— Start —

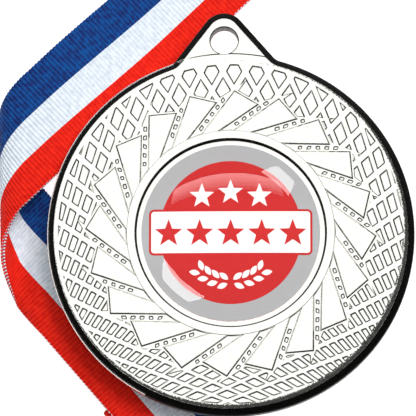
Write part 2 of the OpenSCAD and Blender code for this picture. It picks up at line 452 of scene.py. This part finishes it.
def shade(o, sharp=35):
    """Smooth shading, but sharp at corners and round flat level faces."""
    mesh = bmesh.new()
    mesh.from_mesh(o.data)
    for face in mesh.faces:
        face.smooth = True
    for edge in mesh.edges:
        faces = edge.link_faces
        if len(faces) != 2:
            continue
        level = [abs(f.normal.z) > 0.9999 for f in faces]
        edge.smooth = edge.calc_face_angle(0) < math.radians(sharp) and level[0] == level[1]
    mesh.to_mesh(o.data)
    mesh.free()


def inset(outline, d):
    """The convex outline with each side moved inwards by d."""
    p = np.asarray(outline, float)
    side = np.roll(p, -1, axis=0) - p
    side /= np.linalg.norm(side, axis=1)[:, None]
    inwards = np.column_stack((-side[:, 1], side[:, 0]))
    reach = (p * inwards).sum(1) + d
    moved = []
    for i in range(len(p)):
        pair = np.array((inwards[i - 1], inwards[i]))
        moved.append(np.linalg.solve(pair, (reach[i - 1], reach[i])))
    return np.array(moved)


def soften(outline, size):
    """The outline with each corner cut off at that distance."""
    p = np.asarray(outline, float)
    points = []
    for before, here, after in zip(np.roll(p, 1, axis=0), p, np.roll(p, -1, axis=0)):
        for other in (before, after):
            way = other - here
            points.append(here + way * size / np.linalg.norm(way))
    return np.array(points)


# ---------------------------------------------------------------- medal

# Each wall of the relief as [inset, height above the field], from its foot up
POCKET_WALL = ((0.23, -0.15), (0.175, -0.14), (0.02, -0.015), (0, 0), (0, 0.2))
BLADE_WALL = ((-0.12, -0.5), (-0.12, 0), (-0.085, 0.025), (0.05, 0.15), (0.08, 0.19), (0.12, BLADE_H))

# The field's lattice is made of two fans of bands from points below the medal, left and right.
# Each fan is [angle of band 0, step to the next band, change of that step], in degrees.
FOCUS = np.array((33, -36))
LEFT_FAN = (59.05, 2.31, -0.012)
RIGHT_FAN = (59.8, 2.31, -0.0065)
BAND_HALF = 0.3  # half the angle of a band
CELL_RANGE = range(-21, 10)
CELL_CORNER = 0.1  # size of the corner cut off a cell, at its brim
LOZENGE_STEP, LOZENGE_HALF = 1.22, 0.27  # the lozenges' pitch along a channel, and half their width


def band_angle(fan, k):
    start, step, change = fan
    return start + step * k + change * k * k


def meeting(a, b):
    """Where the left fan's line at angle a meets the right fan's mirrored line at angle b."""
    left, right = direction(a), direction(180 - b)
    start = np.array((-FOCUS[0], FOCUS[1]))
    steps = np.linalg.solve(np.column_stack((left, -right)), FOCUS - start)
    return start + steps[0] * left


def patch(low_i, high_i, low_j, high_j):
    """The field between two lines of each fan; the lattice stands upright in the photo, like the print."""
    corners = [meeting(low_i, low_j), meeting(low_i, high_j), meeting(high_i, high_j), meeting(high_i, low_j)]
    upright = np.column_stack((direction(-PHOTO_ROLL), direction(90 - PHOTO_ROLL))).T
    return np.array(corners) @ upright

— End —
— Start —

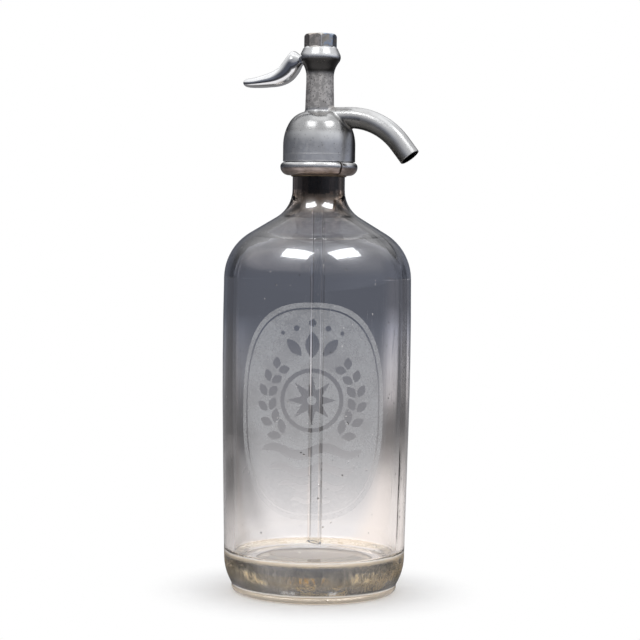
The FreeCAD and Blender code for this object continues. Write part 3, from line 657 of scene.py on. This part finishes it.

— End —

(Exercise):
Repeat exactly the lines running from the one with "Write part 2" through the one with "LOZENGE_STEP, LOZENGE_HALF = 1.22, 0.27", both included.

(Solution to this problem):
Write part 2 of the OpenSCAD and Blender code for this picture. It picks up at line 452 of scene.py. This part finishes it.
def shade(o, sharp=35):
    """Smooth shading, but sharp at corners and round flat level faces."""
    mesh = bmesh.new()
    mesh.from_mesh(o.data)
    for face in mesh.faces:
        face.smooth = True
    for edge in mesh.edges:
        faces = edge.link_faces
        if len(faces) != 2:
            continue
        level = [abs(f.normal.z) > 0.9999 for f in faces]
        edge.smooth = edge.calc_face_angle(0) < math.radians(sharp) and level[0] == level[1]
    mesh.to_mesh(o.data)
    mesh.free()


def inset(outline, d):
    """The convex outline with each side moved inwards by d."""
    p = np.asarray(outline, float)
    side = np.roll(p, -1, axis=0) - p
    side /= np.linalg.norm(side, axis=1)[:, None]
    inwards = np.column_stack((-side[:, 1], side[:, 0]))
    reach = (p * inwards).sum(1) + d
    moved = []
    for i in range(len(p)):
        pair = np.array((inwards[i - 1], inwards[i]))
        moved.append(np.linalg.solve(pair, (reach[i - 1], reach[i])))
    return np.array(moved)


def soften(outline, size):
    """The outline with each corner cut off at that distance."""
    p = np.asarray(outline, float)
    points = []
    for before, here, after in zip(np.roll(p, 1, axis=0), p, np.roll(p, -1, axis=0)):
        for other in (before, after):
            way = other - here
            points.append(here + way * size / np.linalg.norm(way))
    return np.array(points)


# ---------------------------------------------------------------- medal

# Each wall of the relief as [inset, height above the field], from its foot up
POCKET_WALL = ((0.23, -0.15), (0.175, -0.14), (0.02, -0.015), (0, 0), (0, 0.2))
BLADE_WALL = ((-0.12, -0.5), (-0.12, 0), (-0.085, 0.025), (0.05, 0.15), (0.08, 0.19), (0.12, BLADE_H))

# The field's lattice is made of two fans of bands from points below the medal, left and right.
# Each fan is [angle of band 0, step to the next band, change of that step], in degrees.
FOCUS = np.array((33, -36))
LEFT_FAN = (59.05, 2.31, -0.012)
RIGHT_FAN = (59.8, 2.31, -0.0065)
BAND_HALF = 0.3  # half the angle of a band
CELL_RANGE = range(-21, 10)
CELL_CORNER = 0.1  # size of the corner cut off a cell, at its brim
LOZENGE_STEP, LOZENGE_HALF = 1.22, 0.27  # the lozenges' pitch along a channel, and half their width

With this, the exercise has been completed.